We set our sights on the final creek. Several hours later, deep in the belly of the beast, we came to the realisation that we had discovered a monster. I felt that maybe this time we might have met our match, the canyon gods may have handed us a few small victories over the past weeks, but we were now trapped in a game we could never win. The best we could hope for was a tie.
A huge cascade of water rumbled down from the narrow chasm above me, bellowing out into a massive amphitheater, then narrowing back down at my feet into a corridor so tight it was only wide enough for a single foot at its base. We were surrounded by awe-inspiring black polished rock speckled with white marbling, reminding us why we come to these unique places.
The power of water and time can create features rarely seen anywhere else. On a normal canyon adventure, this beauty is foremost in my mind… but not today. This was the first time anyone in history had passed these corridors. As beautiful as they were, my focus was survival.
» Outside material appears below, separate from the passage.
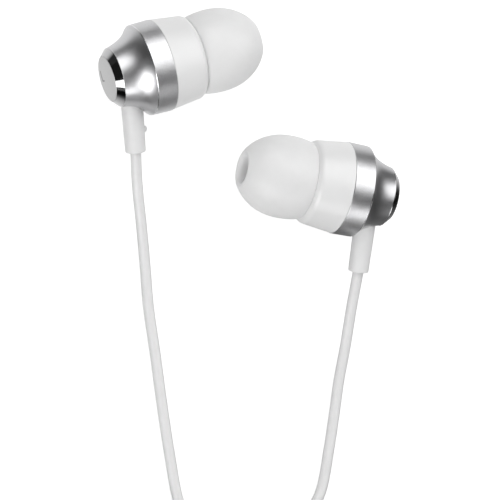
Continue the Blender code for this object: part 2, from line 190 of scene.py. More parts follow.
def vary_colour(made, fac, amount):
    """Lightens and darkens the base colour by that share, following the factor."""
    nodes, links = made.node_tree.nodes, made.node_tree.links
    base = nodes["Principled BSDF"].inputs["Base Color"]
    colour = Vector(base.default_value[:3])
    mix = nodes.new("ShaderNodeMix")
    mix.data_type = "RGBA"
    mix.inputs[6].default_value = (*(colour * (1 - amount)), 1)
    mix.inputs[7].default_value = (*(min(c * (1 + amount), 1) for c in colour), 1)
    links.new(spread(made, fac, 0, 1), mix.inputs[0])
    links.new(mix.outputs[2], base)


def vary_roughness(made, fac, amount):
    socket = made.node_tree.nodes["Principled BSDF"].inputs["Roughness"]
    middle = socket.default_value
    made.node_tree.links.new(spread(made, fac, max(middle - amount, 0.02), min(middle + amount, 1)), socket)


def bump(made, fac, depth, strength=1.0):
    """Raises the surface by up to depth millimetres, on top of any bump that is there."""
    nodes, links = made.node_tree.nodes, made.node_tree.links
    normal = nodes["Principled BSDF"].inputs["Normal"]
    raised = nodes.new("ShaderNodeBump")
    raised.inputs["Strength"].default_value = strength
    raised.inputs["Distance"].default_value = depth * MM
    links.new(fac, raised.inputs["Height"])
    if normal.links:
        links.new(normal.links[0].from_socket, raised.inputs["Normal"])
    links.new(raised.outputs["Normal"], normal)


def satin_metal(name, roughness, grain_size, grain_depth):
    """Bead-blasted aluminium: fine pits that sparkle, over a slow change of sheen."""
    made = principled(name, (0.62, 0.62, 0.63), roughness, 1.0)
    pits = noise(made, grain_size, 3)
    vary_colour(made, pits, 0.06)
    vary_roughness(made, noise(made, 2.5), 0.02)
    bump(made, pits, grain_depth)
    return made


def cap_metal():
    """The end cap's face: a flatter, duller blast than the shell's."""
    made = principled("cap_metal", (0.56, 0.56, 0.56), 0.45, 1.0)
    pits = noise(made, 0.12, 3)
    vary_colour(made, pits, 0.05)
    bump(made, pits, 0.002)
    return made


def polished_chamfer():
    """Diamond-cut metal, with fine noise in its gloss and surface."""
    made = principled("polished_chamfer", (0.5, 0.5, 0.505), 0.07, 1.0)
    vary_roughness(made, noise(made, 0.8), 0.03)
    bump(made, noise(made, 0.05, 1), 0.0002)
    return made


def bright_edge():
    made = principled("bright_edge", (0.75, 0.75, 0.76), 0.2, 1.0)
    vary_roughness(made, noise(made, 0.5), 0.04)
    return made


def white_shell():
    """Moulded white plastic, half gloss, with the faintest orange peel."""
    made = principled("white_shell", (0.8, 0.8, 0.8), 0.34, ior=1.5)
    vary_colour(made, noise(made, 3.0), 0.01)
    vary_roughness(made, noise(made, 1.2), 0.04)
    bump(made, noise(made, 0.5), 0.0012)
    return made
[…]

I watched with bated breath as my exploration partner, Greg, began abseiling the next waterfall. There was a ton of water working its way through this canyon, echoing off the walls of the narrow slot, filling the area with a dull roar. It was bearable at first, but after several hours the white noise started taking a toll, wearing us down mentally. Close communication is difficult so we were reduced to yelling and hand signals. Communication at a distance was near impossible. This is where knowing your partner comes into play. Greg and I have shared many canyon adventures together all over the world and have a good system going. Through a combination of whistle signals and hand gestures were able to send simple messages to one another like “more rope”, “less rope” or “watch out for a potential hazard”. We were deep the slot, concentrating on safe passage, so there was little desire for chit chat anyway... Type 2 fun balanced precariously on the verge of a Type 3 epic.
We fell into a pattern: remove drill, install anchors, repack, abseil, unpack, drill and repeat. We never really knew what was coming up next. Could this be the last waterfall? Would our 60m ropes be long enough for the next drop? Did we have enough equipment? What would we do if our trusty battery drill got drenched and ceased to function?
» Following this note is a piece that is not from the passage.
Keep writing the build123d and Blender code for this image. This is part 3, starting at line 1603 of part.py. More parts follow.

A funny thing about canyon exploration, when you’re doing an established canyon all you want is deep, inescapable narrows. Likewise, when dreaming of potential new canyons while poring over maps or studying terrain from the comfort of the car, images of deeper, darker and more aquatic flash to mind. Now that we were confronted with these elements, I found myself craving a chance of escape. With every new anchor installed, our available time and supply of bolts was disappearing with no exit in sight.
A first descent plays tricks on your mind. There is something about knowing no one has passed through this way that grinds away in your thoughts. Fear of the unknown makes the job of the first person down each drop that little bit harder. Everything from the bolts, freshly placed in the wall, to the waterfall below has never before been tested by another human. Just the small consolation of being number two in a first descent party is a relief, knowing that the hazard ahead must be survivable because number one made it through! On the flipside, the thrill of discovery is unbeatable… no one had ever seen these narrows, no one had ever stood on the lip of this waterfall and gazed down into the abyss below. A fine balance of raw excitement and terrifying fear.
For these reasons we took it in turns to lead each pitch. On my right, water shot straight off the lip and powered into the wall opposite, tumbling down 15m and creating extreme turbulence in the pool below. The water obscured much of our view, but we could see another short drop of about 5m immediately after. At least the abseil looked straightforward – a dry drop, just off to the side of the main flow, landing in the back of the pool away from the chaos ahead. It was my turn to lead. At the back of the pool I was relieved to find I could stand in chest-deep water. In front of me a curtain of whitewater filled my field of vision. I knew I had to punch through it. I began paying out enough rope through my descending device so I could swim through the curtain without running out of rope, but not too much rope that I would then be dragged over the next waterfall we had spotted from above. Scary, scary times.
It’s moments like these that force me to face my fears. There is no other option. No going back. No climbing out. No avoiding it. We would need to surpass this obstacle in order to escape. Stepping out of your comfort zone is what adventure is all about. Pushing yourself to try new things and explore new places is an integral part of the human spirit. Historically, that instinct has encouraged us to climb down from trees, to search out new lands, cross oceans and fill in the blank spots on maps… or in our case conquer the fear of drowning and solve the puzzle that lay ahead.
With that in mind I edged forward to the point of no return. Having sorted my rope, I launched through the wall of water and swam free of the chaos. My fingers dragged along the canyon wall frantically searching for a feature to grab hold of before I was dragged over the next waterfall. The rope pulled tight in my descender just in time and I was able to get a foot on a rock below. I quickly balanced myself and got into a position ready to tackle the next waterfall. I could see Greg’s head poking over the falls above. I gave him the ‘okay’ signal and worked my way over the next small drop to safer ground. The game was getting real. Would the canyon step up the difficulty another notch and force us into checkmate?
The endless series of waterfalls was wearing us down. The deep, dark narrows would not relent. It was getting late. We were tired. It was cold. The perfect recipe for mistakes to creep into our routine. We came around yet another hidden bend in the canyon and a rush of warm air hit us. Suddenly the cliffs peeled back and long-forgotten sunshine poured in. An escape at last!
Back at the car we beamed with our accomplishment. The suffering, pain and fear of commitment to the unknown had already been forgotten. The only question left was whether we should do it all again tomorrow.
Joe Bugden battles through a wall of water in the lower section of “The General”.
Happy to be getting out of the cold and the noise after a long first descent.
It’s a long walk out, but the epic adventures experienced make it more than worth it.